Vermont's remarkable Civil War battlefield record is well documented: breaking the flank of Pickett's Charge, the great stand at Wilderness, the climatic assault at Petersburg.
But little is known of how Vermont women sustained the home front. With nearly 35,000 of the state's able-bodied men at war, the monumental tasks of keeping more than 30,000 farms in operation became very much a female enterprise.
And women took the place of men in factories and worked after hours making items needed by the soldiers. A Vermont woman edited anti-slavery newspapers, and others spoke against slavery. Also, Vermont women served as nurses in the state's military hospitals and in the war zone, and taught newly-freed slaves in the South.
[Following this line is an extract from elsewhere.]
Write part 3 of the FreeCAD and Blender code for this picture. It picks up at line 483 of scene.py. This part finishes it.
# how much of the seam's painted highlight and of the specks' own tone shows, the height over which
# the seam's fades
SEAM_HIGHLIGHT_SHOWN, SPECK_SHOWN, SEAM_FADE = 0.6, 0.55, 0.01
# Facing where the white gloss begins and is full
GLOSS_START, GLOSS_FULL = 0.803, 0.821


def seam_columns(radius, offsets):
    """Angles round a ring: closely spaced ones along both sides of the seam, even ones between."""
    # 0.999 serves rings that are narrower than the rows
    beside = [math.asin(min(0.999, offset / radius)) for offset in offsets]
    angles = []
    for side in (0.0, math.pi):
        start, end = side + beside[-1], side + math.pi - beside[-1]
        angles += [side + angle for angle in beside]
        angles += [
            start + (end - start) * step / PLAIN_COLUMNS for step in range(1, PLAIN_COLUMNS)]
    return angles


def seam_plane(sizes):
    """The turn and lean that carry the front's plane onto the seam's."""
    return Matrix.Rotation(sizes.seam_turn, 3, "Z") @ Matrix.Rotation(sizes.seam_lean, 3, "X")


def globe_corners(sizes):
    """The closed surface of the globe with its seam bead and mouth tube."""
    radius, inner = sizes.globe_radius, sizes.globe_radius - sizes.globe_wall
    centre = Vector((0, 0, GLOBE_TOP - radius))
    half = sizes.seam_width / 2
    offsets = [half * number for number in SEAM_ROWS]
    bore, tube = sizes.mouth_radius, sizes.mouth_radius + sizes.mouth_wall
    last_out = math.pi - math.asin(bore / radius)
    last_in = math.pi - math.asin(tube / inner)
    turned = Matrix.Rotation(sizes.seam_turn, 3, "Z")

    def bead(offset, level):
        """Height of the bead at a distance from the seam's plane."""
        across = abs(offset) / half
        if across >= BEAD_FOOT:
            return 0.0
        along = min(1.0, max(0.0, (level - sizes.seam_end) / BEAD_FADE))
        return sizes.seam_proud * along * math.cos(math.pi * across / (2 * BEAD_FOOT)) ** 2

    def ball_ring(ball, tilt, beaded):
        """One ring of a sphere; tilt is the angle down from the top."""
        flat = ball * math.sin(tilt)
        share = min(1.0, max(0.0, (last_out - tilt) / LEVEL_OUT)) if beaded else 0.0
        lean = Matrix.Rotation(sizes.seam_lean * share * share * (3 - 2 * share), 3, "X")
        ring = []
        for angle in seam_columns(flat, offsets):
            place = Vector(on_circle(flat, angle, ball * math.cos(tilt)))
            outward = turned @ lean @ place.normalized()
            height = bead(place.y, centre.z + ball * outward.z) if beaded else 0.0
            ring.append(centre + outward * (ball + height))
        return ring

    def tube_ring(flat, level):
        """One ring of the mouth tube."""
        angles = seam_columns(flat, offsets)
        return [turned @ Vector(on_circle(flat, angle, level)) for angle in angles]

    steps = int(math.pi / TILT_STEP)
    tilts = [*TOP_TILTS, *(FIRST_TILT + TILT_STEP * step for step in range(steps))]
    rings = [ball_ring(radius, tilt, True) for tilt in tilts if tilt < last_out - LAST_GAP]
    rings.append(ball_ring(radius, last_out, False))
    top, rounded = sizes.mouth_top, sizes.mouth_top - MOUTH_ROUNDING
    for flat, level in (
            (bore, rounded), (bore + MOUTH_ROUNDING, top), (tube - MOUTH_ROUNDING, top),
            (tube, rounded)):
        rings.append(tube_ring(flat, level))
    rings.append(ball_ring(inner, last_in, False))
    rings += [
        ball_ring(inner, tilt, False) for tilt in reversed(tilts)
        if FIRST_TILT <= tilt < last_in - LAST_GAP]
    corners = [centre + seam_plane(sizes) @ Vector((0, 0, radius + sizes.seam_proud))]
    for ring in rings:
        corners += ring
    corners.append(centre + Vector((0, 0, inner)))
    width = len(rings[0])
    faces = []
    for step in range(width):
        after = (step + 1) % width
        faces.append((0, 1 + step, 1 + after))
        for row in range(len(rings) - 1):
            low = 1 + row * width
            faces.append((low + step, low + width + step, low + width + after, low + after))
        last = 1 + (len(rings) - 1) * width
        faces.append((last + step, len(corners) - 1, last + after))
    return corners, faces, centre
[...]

This story is told in their words, from letters and diaries that describe life during the Civil War in the Green Mountain State. And at least one Vermont woman appears to have secretly enlisted and fought in a Vermont regiment.
A seventh-generation Vermonter, Howard Coffin is the author of four books on the Civil War: Something Abides: Discovering the Civil War in Today's Vermont; Full Duty: Vermonters in the Civil War; Nine Months to Gettysburg; and The Battered Stars, as well as Guns Over the Champlain Valley, a book on military sites along the Champlain Corridor.